Es ist eine Nachricht, wie sie in den letzten Jahren häufiger vermeldet werden musste. Diese kam nun aus Halle, der Heimat der Mitteldeutschen Zeitung. Vielleicht deshalb nahm die Zeitung die aktuellste bekannt gewordene Messerstecherei der Stadt zu Jahresbeginn zum Anlass, das Thema Messerstechereien für ihre Leser wieder einmal richtig einzuordnen: „Nur weil in dem aktuellen Fall ein Syrer der Täter war, heißt es nicht, dass alle Syrer mit einem Messer herumlaufen“, zitiert sie beispielsweise den Vorsitzenden der Gewerkschaft der Polizei in Sachsen-Anhalt (GdP), Uwe Bachmann. Um solche Behauptungen aufstellen zu können, müsste es erst einmal verlässliche Statistiken geben, die es aber nicht gäbe. Deshalb sei auch die Behauptung, dass immer mehr Messerdelikte zu verzeichnen wären, gar nicht beweisbar.
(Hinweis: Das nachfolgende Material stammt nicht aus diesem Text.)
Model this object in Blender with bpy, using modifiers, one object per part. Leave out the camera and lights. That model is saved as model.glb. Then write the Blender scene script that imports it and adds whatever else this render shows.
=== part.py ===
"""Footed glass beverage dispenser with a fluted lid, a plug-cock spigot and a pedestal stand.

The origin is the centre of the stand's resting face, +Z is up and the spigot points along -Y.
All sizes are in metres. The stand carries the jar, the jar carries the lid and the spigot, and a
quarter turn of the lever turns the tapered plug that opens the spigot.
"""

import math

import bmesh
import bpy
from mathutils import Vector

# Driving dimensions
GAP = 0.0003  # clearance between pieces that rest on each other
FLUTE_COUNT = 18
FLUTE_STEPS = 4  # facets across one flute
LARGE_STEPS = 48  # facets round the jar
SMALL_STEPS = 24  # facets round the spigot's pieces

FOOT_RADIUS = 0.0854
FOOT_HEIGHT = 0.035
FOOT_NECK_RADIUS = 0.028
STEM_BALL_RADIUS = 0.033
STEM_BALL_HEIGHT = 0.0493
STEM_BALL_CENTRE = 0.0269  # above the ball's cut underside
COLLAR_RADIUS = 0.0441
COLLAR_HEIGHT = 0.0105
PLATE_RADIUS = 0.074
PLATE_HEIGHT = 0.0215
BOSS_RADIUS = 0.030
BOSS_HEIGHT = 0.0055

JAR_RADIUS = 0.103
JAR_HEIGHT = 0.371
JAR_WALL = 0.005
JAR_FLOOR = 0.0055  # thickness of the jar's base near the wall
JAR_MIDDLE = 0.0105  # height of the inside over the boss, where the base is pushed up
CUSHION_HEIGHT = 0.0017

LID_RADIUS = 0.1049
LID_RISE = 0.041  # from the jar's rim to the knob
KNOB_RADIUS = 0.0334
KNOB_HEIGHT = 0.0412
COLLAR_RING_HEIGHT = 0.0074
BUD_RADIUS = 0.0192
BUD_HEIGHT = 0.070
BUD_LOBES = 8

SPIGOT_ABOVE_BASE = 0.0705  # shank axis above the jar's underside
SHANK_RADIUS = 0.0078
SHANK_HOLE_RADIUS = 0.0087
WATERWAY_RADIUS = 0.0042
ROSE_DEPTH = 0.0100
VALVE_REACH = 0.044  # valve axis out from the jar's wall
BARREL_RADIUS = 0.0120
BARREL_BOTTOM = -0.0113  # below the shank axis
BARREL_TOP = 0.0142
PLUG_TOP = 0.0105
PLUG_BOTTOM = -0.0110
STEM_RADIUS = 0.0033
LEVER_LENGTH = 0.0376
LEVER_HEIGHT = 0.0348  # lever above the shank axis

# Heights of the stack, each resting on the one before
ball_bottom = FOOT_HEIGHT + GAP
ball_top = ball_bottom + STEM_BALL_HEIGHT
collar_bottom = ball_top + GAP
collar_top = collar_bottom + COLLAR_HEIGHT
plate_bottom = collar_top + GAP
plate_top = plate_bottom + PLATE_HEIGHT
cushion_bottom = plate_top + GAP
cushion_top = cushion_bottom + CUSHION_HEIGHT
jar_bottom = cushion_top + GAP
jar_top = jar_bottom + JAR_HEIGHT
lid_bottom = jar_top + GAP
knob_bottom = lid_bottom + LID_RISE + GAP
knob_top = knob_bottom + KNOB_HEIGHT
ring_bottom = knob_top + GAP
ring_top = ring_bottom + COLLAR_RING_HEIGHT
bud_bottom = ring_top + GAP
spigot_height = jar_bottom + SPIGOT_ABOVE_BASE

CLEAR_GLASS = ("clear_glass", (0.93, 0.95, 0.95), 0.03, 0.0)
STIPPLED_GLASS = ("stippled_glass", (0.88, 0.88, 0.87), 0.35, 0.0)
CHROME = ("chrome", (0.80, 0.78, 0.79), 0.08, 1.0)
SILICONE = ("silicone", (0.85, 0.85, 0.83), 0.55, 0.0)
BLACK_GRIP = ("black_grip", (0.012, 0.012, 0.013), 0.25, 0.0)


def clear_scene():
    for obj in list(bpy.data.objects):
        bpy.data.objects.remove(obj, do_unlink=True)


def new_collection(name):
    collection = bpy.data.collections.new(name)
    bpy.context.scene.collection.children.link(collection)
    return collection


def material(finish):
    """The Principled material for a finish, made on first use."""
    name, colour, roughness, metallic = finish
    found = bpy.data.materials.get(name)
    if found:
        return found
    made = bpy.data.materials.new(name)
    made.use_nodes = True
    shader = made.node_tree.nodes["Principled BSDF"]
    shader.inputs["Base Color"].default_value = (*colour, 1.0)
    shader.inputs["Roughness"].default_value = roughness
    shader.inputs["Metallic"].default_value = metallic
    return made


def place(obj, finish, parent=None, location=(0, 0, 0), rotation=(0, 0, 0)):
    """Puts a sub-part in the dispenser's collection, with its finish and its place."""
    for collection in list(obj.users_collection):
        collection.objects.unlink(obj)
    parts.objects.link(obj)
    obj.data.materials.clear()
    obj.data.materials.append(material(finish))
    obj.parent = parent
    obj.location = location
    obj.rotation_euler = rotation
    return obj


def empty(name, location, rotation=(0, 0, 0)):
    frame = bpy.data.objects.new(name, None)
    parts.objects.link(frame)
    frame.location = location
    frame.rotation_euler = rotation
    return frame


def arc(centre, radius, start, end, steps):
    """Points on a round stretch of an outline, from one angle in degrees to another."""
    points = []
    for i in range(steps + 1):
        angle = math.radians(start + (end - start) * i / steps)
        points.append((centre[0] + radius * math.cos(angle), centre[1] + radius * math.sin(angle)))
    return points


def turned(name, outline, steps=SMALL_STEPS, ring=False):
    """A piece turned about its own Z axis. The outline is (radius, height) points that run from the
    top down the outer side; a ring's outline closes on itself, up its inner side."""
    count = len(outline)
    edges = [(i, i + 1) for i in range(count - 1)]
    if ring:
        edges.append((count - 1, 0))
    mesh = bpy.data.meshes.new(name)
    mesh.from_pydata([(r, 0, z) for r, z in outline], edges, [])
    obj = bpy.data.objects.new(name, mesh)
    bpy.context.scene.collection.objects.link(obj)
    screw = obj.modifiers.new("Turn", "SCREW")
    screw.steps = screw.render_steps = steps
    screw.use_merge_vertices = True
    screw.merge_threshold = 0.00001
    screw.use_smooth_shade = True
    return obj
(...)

Dass immer häufiger von solchen Ereignissen berichtet werde, bedeute zunächst einmal gar nichts. Das passende Zitat kommt wieder vom Gewerkschafter Bachmann: „Die subjektive Wahrnehmung ist innerhalb der Gesellschaft im Bezug zu Messerattacken sehr viel stärker geworden."
Es liegt an der Verrohung, oder?
Also liegt es nur an der subjektiven Wahrnehmung? Offenbar nicht so ganz. Auch Bachmann darf in dem zitierten Artikel einräumen, dass es nach seiner Wahrnehmung eine „marginale Zunahme“ an Messerdelikten gäbe und dass Jugendliche schneller zu einem Messer griffen, als es früher der Fall war. Und dafür gäbe es auch eine klare Ursache: Das liege vor allem an einer Verrohung. Woher kommt nun aber die Verrohung? Darauf wird an dieser Stelle nicht weiter eingegangen. Wahrscheinlich wäre die Antwort bei der richtigen Einordnung der sich hierzulande etablierenden Konfliktklärungskultur mittels Stichwaffen nicht hilfreich.
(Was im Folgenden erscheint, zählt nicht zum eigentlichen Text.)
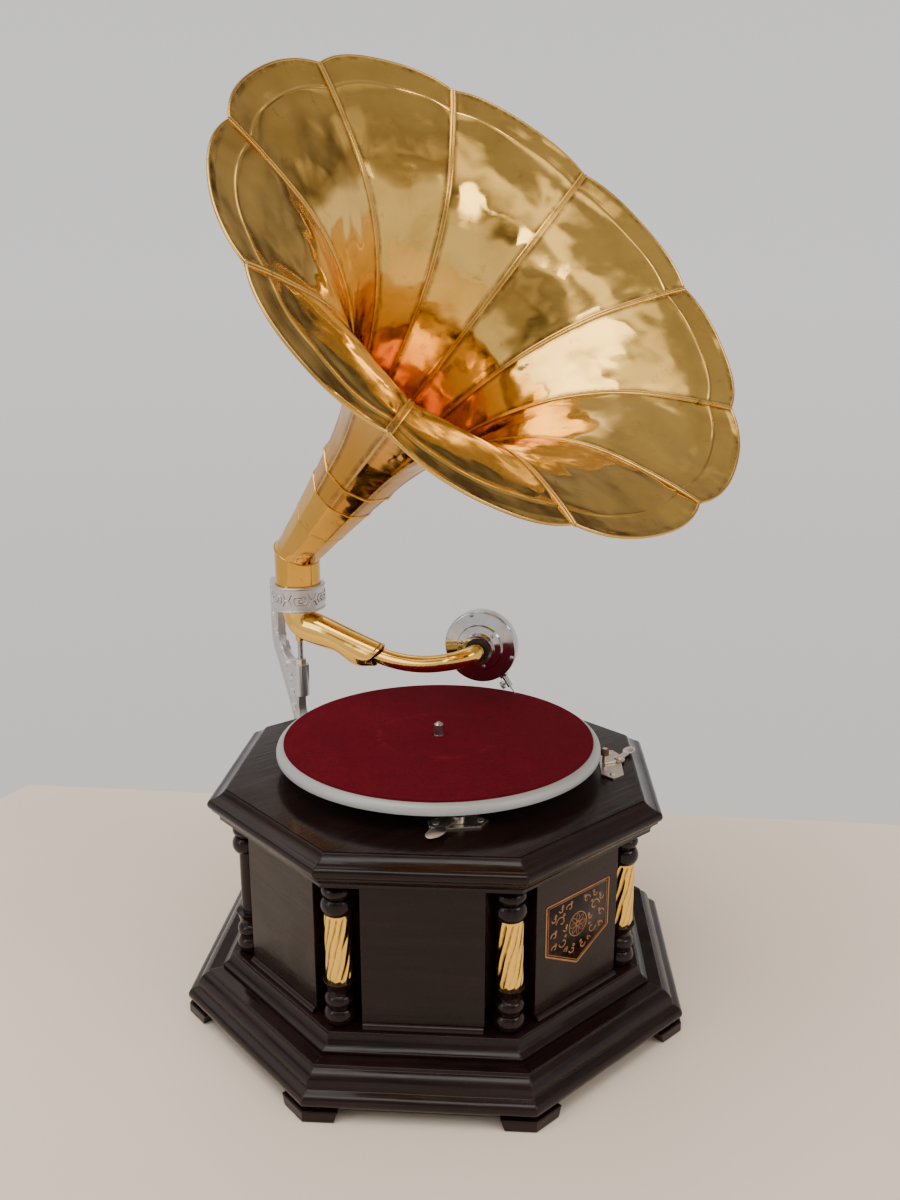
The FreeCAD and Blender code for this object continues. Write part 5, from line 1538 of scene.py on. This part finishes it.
    def hem(self, bench: Bench, k: int) -> None:
        """The rolled wire edge along one petal's rim.

        Args:
            bench: Where to add it.
            k: The petal's number.
        """
        line, run = self.flare()
        v = np.sin(np.linspace(-math.pi / 2, math.pi / 2, 46))
        t = np.interp(self.rim_radius(v), line[:, 0], run)
        path = self.skin(v, t, np.zeros_like(t), k, self.sheet / 2)
        bench.grid(stood(tube(path, 1.05 * MM, 10), self.stand), around=True, ends=True)

    def seam_strip(self, bench: Bench, k: int) -> None:
        """The folded lap between two petals, proud on both faces.

        Args:
            bench: Where to add it.
            k: The number of the petal before it.
        """
        line, run = self.flare()
        end = float(np.interp(self.notch + 0.6, line[:, 0], run))
        t = np.linspace(0, end, 120)
        radius = np.interp(t, run, line[:, 0])
        along = np.interp(t, run, line[:, 1])
        slope = unit(np.gradient(np.column_stack([radius, along]), axis=0))
        grow = np.clip(0.42 + radius / 210.0, 0.5, 1.0)
        middle = (k + 0.5) * math.tau / self.petals
        out = np.array([math.cos(middle), math.sin(middle), 0.0])
        side = np.array([-math.sin(middle), math.cos(middle), 0.0])
        rows = []
        for i in range(len(t)):
            normal = out * slope[i, 1] + np.array([0, 0, -slope[i, 0]])
            base = out * radius[i] + np.array([0, 0, along[i]])
            rows.append([base + side * b * grow[i] + normal * n * grow[i] for b, n in self.lap])
        bench.grid(stood(np.array(rows) * MM, self.stand), around=True, ends=True)

    def ring_seam(self, bench: Bench, s: float, wide: float, proud: float) -> None:
        """A soldered ring round the neck.

        Args:
            bench: Where to add it.
            s: Its place along the axis.
            wide: Its width.
            proud: How far it stands out.
        """
        turn = round_angles(100)
        radius = self.neck_radius(np.full(100, s), turn) + self.sheet - 0.15
        path = np.column_stack([radius * np.cos(turn), radius * np.sin(turn), np.full(100, s)]) * MM
        bench.grid(stood(tube(path, wide / 2 * MM, 8, closed=True, flatten=proud / (wide / 2)), self.stand),
                   around=True)

    def neck_radius(self, s: np.ndarray, angle: np.ndarray) -> np.ndarray:
        """The neck's inner radius with its long facets.

        Args:
            s: Way along the axis.
            angle: Angle round it.

        Returns:
            The radius.
        """
        line, _ = self.flare()
        cones = np.interp(s, [10.0, self.joint, 100.0], [self.tube_r - 1, self.joint_r - 1, 27.9])
        plain = np.where(s < 100.0, cones, np.interp(s, line[:, 1], line[:, 0]))
        half = math.pi / self.petals
        off = (angle + half) % (2 * half) - half
        facet = np.cos(half) / np.cos(off)
        share = np.clip((s + 4) / 40.0, 0, 0.8)
        return plain * (1 + (facet - 1) * share + share * (1 - np.cos(half)) * 0.5)

    def neck(self) -> None:
        """The neck from its mitre to the petals, as faceted sheet with a lapped joint."""
        bench = Bench()
        turn = round_angles(120)
        for low, high, lap in ((None, self.joint, 0.0), (self.joint - 2.0, 101.0, 0.35)):
            start = self.mitre(self.tube_r, turn) if low is None else np.full(120, low)
            w = np.linspace(0, 1, 24)[:, None]
            s = start[None, :] + (high - start[None, :]) * w
            radius = self.neck_radius(s, turn[None, :]) + lap
            wave = np.array([[noise.noise(Vector((math.cos(a) * 2, math.sin(a) * 2, z / 22))) for a, z in
                              zip(turn, row)] for row in s]) * 0.22 * np.clip(w * 6, 0, 1)
            outer = radius + self.sheet + wave
            shells = [np.stack([r * np.cos(turn), r * np.sin(turn), s], axis=2) * MM for r in (radius, outer)]
            inner, outside = (stood(points, self.stand) for points in shells)
            bench.grid(inner, around=True, flip=True)
            bench.grid(outside, around=True)
            bench.grid(np.stack([inner[0], outside[0]]), around=True, flip=True)
            bench.grid(np.stack([inner[-1], outside[-1]]), around=True)
        bench.piece("horn_neck_sheet", NECK_BRASS, "horn", "brass", ["horn_neck"], crease=28)

    def mitre_seam(self, bench: Bench) -> None:
        """The soldered line where the neck meets the upright socket.

        Args:
            bench: Where to add it.
        """
        turn = round_angles(90)
        r = self.tube_r + 0.05
        path = np.column_stack([r * np.cos(turn), r * np.sin(turn), self.mitre(r, turn)]) * MM
        bench.grid(stood(tube(path, 0.55 * MM, 8, closed=True), self.stand), around=True)

    def build(self) -> None:
        """Builds every piece of the horn and dresses its socket."""
        petals, seams, hems = Bench(), Bench(), Bench()
        for k in range(self.petals):
            self.petal(petals, k)
            self.seam_strip(seams, k)
            self.hem(hems, k)
        for s, wide, proud in ((self.joint, 1.6, 0.6), *self.rings):
            self.ring_seam(seams, s, wide, proud)
        self.mitre_seam(seams)
        petals.piece("horn_petal_sheets", HORN_BRASS, "horn", "brass", ["horn_petals"], crease=40)
        seams.piece("horn_folded_seams", SEAM_BRASS, "horn", "solder_brass", ["horn_seams"], crease=48)
        hems.piece("horn_rim_hem", SEAM_BRASS, "horn", "solder_brass", crease=50)
        self.neck()
        dress(NECK_BRASS, "horn_socket")


# ------------------------------------------------------------------ turntable
@dataclass
class Turntable:
    """The platter with its felt, spindle and controls."""

    radius: float = 121.3
    bore: float = 4.2
    high: float = 203.2
    thick: float = 1.38
    rings: int = 90
    segments: int = 220

    def felt(self) -> None:
        """The felt as a soft sheet with a rounded cut edge and an uneven nap."""
        rings = np.linspace(self.bore + 0.5, self.radius - 0.8, self.rings)
        edge = [(self.radius - 0.25, -0.25), (self.radius, -0.7), (self.radius, -self.thick)]
        profile = [(self.bore, -self.thick), (self.bore, -0.4)] + [(r, 0.0) for r in rings] + edge
        line = np.array(profile) * MM
        turn = round_angles(self.segments)
        rows = []
        for r, z in line:
            row = []
            for a in turn:
                x, y = r * math.cos(a), r * math.sin(a)
                dip = 0.0
                if z > -0.0002:
                    dip = 0.11 * (noise.noise(Vector((x * 90, y * 90, 1.0))) - 1)
                    dip += 0.05 * (noise.noise(Vector((x * 420, y * 420, 3.0))) - 1)
                row.append((x, y, self.high * MM + z + dip * MM * 0.6))
            rows.append(row)
        rows = np.array(rows)
        bench = Bench()
        bench.grid(np.concatenate([rows, rows[:1]]), around=True, flip=True)
        made = bench.piece("turntable_felt", FELT, "turntable", "felt", ["felt"], crease=60)

    def build(self) -> None:
        """Builds the felt and dresses the platter, spindle and controls."""
        self.felt()
        dress(PLATTER_PAINT, "platter")
        dress(STEEL, "spindle")
        dress(NICKEL, "control_plates", "speed_lever", "brake_lever")
        dress(LEATHER, "brake_shoe")


@dataclass
class ToneArm:
    """The tone arm, gooseneck and soundbox."""

    def build(self) -> None:
        """Dresses the arm's tubes and the soundbox's pieces."""
        dress(ARM_BRASS, "tonearm", "gooseneck")
        dress(RUBBER, "collar_bush", "soundbox_rubbers")
        dress(CHROME, "soundbox_back", "soundbox_rim", "stylus_bar")
        dress(STEEL, "soundbox_screws", "thumb_screw", "needle")
        dress(MICA, "diaphragm")


@dataclass
class Motor:
    """The spring motor inside the case, and the winding crank."""

    def build(self) -> None:
        """Dresses every piece of the motor and the crank."""
        dress(STEEL, "motor_top_plate", "motor_bottom_plate", "motor_pillars", "motor_bolts", "crank_bearing",
              "drive_arbor", "barrel_arbor", "governor_shaft", "click_pawl", "ratchet_wheel", "spring_barrel")
        dress(GEAR_BRASS, "spindle_wheel", "drive_wheel", "barrel_wheel", "governor_weights",
              "governor_collars")
        dress(BRONZE, "plate_bushes", "bevel_wheel", "bevel_pinion")
        dress(BLUED, "mainspring")
        dress(NICKEL, "crank_arm", "escutcheon", "grip_pin")
        dress(GRIP_WOOD, "crank_grip")


# ------------------------------------------------------------------ stage
@dataclass
class Stage:
    """Table, soft room light and camera."""

    eye: Sequence[float] = (-0.4948, -0.5750, 0.5029)
    ahead: Sequence[float] = (0.6413, 0.7277, -0.2435)
    lens: float = 30.70
    walls: Sequence[tuple[float, Colour]] = (
        (0.0, (0.70, 0.61, 0.53)), (0.44, (0.87, 0.835, 0.81)), (0.52, (0.93, 0.905, 0.895)),
        (0.655, (0.88, 0.855, 0.845)), (0.70, (0.36, 0.32, 0.28)), (0.745, (0.24, 0.20, 0.16)),
        (0.81, (1.12, 1.04, 0.95)), (1.0, (1.75, 1.68, 1.58)))
    edge_left: Point2 = (-0.129, 0.585)
    edge_right: Point2 = (0.536, -0.138)

    def camera(self) -> None:
        """Stands the camera where the object is usually seen from."""
        data = bpy.data.cameras.new("view")
        data.lens = self.lens
        data.sensor_width = 36.0
        camera = linked("view", data)
        ahead = Vector(self.ahead).normalized()
        right = ahead.cross(Vector((0, 0, 1))).normalized()
        up = right.cross(ahead)
        turn = Matrix((right, up, -ahead)).transposed().to_4x4()
        camera.matrix_world = Matrix.Translation(self.eye) @ turn
        bpy.context.scene.camera = camera

    def table(self) -> None:
        """A pale table whose far edge lies behind the object."""
        a, b = Vector((*self.edge_left, 0)), Vector((*self.edge_right, 0))
        along = (b - a).normalized()
        near = Vector((-along.y, along.x, 0)) * -1
        corners = [a, a + along * 3.0, a + along * 3.0 + near * 3.2, a + near * 3.2 - along * 1.2]
        low = [c - Vector((0, 0, 0.03)) for c in corners]
        mesh = bpy.data.meshes.new("table")
        faces = [(0, 3, 2, 1), (4, 5, 6, 7), (0, 1, 5, 4), (1, 2, 6, 5), (2, 3, 7, 6), (3, 0, 4, 7)]
        mesh.from_pydata(corners + low, [], faces)
        mesh.materials.append(TABLE_TOP.material())
        table = linked("table", mesh)

    def room(self) -> None:
        """A pale room: plain at eye level, with soft lamps and darker reaches overhead."""
        world = bpy.data.worlds.new("room")
        bpy.context.scene.world = world
        tree = NodeTree(world)
        way = tree.node("ShaderNodeTexCoord").outputs["Generated"]
        height = tree.axes(way)[2]
        ramp = tree.node("ShaderNodeValToRGB")
        tree.join(tree.band(height, -1.0, 1.0, eased=False), ramp.inputs[0])
        while len(ramp.color_ramp.elements) < len(self.walls):
            ramp.color_ramp.elements.new(0.5)
        for element, (where, colour) in zip(ramp.color_ramp.elements, self.walls):
            element.position = where
            element.color = (*colour, 1.0)
        level = tree.node("ShaderNodeMix")
        tree.join(tree.band(height, 0.34, 0.5, eased=False), level.inputs["Factor"])
        level.inputs[2].default_value = 1.0
        tree.join(tree.band(tree.noise(way, 1.9, 1.5, 0.5), 0.42, 0.58, 0.3, 1.3), level.inputs[3])
        lit = tree.node("ShaderNodeBackground")
        tree.join(ramp.outputs[0], lit.inputs["Color"])
        tree.join(level.outputs[0], lit.inputs["Strength"])
        tree.join(lit.outputs[0], tree.node("ShaderNodeOutputWorld").inputs["Surface"])

    def lamp(self, name: str, at: Sequence[float], aim: Sequence[float], size: Point2, power: float,
             colour: Colour = (1.0, 0.97, 0.93)) -> None:
        """Hangs one soft lamp.

        Args:
            name: Its name.
            at: Its place.
            aim: The point that it faces.
            size: Its width and height.
            power: Its power in watts.
            colour: Its colour.
        """
        data = bpy.data.lights.new(name, "AREA")
        data.shape = "RECTANGLE"
        data.size, data.size_y = size
        data.energy = power
        data.color = colour
        light = linked(name, data)
        way = Vector(aim) - Vector(at)
        light.rotation_euler = way.to_track_quat("-Z", "Y").to_euler()
        light.location = at

    def build(self) -> None:
        """Sets the whole stage."""
        self.camera()
        self.table()
        self.room()
        self.lamp("overhead", (-0.5, -0.2, 2.3), (0, 0, 0.2), (1.9, 1.1), 20)
        self.lamp("window", (-2.4, 0.5, 1.5), (0, 0, 0.4), (0.8, 1.5), 12, (0.95, 0.97, 1.0))
        self.lamp("front", (0.9, -2.3, 1.7), (0, 0, 0.3), (1.2, 0.5), 11)


def main() -> None:
    """Builds the pieces in order."""
    logging.basicConfig(level=logging.INFO, format="%(message)s")
    for part in (Case(), Bracket(), Horn(), Turntable(), ToneArm(), Motor(), Stage()):
        part.build()
        LOG.info("%s done", type(part).__name__)


if __name__ == "__main__":
    main()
Hilfreich ist aber immer der bei solchen Themen beinahe unvermeidliche Kriminologe Christian Pfeiffer, ehemaliger Direktor des Kriminologischen Forschungsinstituts Niedersachsen. Er weiß: „Solche Angriffe sind nicht überraschend – auch nicht, dass Flüchtlinge Messer bei sich führen." Sie hätten sich teilweise zum Schutz auf der Flucht mit Messern bewaffnet, wird er von der Mitteldeutschen Zeitung weiter zitiert: „Dass sie diese hier nicht brauchen, müssen sie erst begreifen – die Abrüstung kann lange dauern.“
Die Abrüstung auf Deutschlands einst friedlicheren Straßen kann lange dauern, erklärt der Experte. Das heißt wahrscheinlich in klares Alltagsdeutsch übersetzt: Gewöhnt euch dran, dass Messerstechereien jetzt zum Alltag gehören. Deshalb ist es wahrscheinlich auch vollkommen überflüssig, die Frage zu stellen, wie es denn so schnell zu der Aufrüstung kommen konnte, die jetzt eine lang dauernde Abrüstung nötig macht.
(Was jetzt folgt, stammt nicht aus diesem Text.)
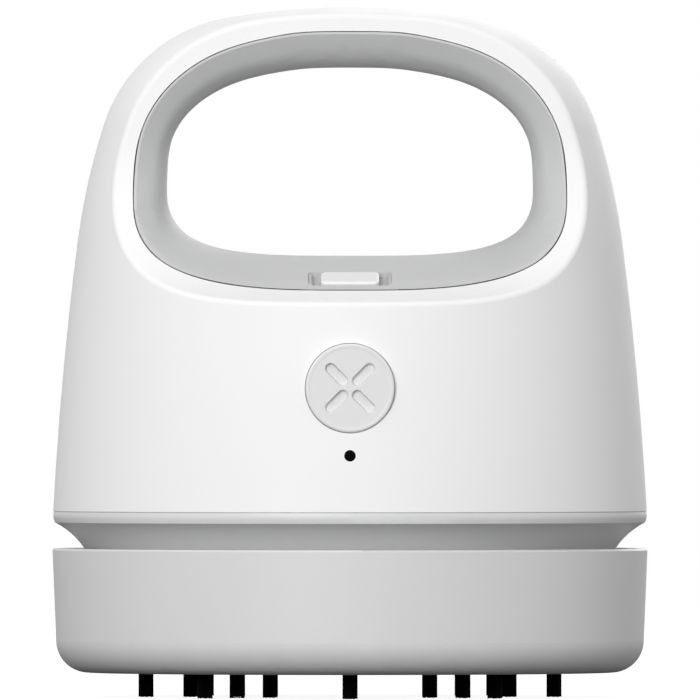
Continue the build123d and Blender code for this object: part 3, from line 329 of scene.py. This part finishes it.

An solch destruktiver Art des Journalismus will sich die Mitteldeutsche Zeitung selbstverständlich nicht beteiligen, sondern sie blickt mit dem Polizeigewerkschafter pragmatisch voraus auf die Maßnahmen, mit denen der wachsenden Messer-Gefahr jetzt begegnet werden kann: Es sei wichtig, „dass Kinder schon in der Schule für die Gefahren sensibilisiert werden, die von Messern ausgehen und ihnen deutlich wird, dass diese gefährliche Waffen sein können“.
Außerdem wird ja langsam abgerüstet, obwohl wir hier nicht erfahren haben, wer das durchsetzen soll. Vielleicht die für Gefahren sensibilisierten Kinder, wenn sie erwachsen sind.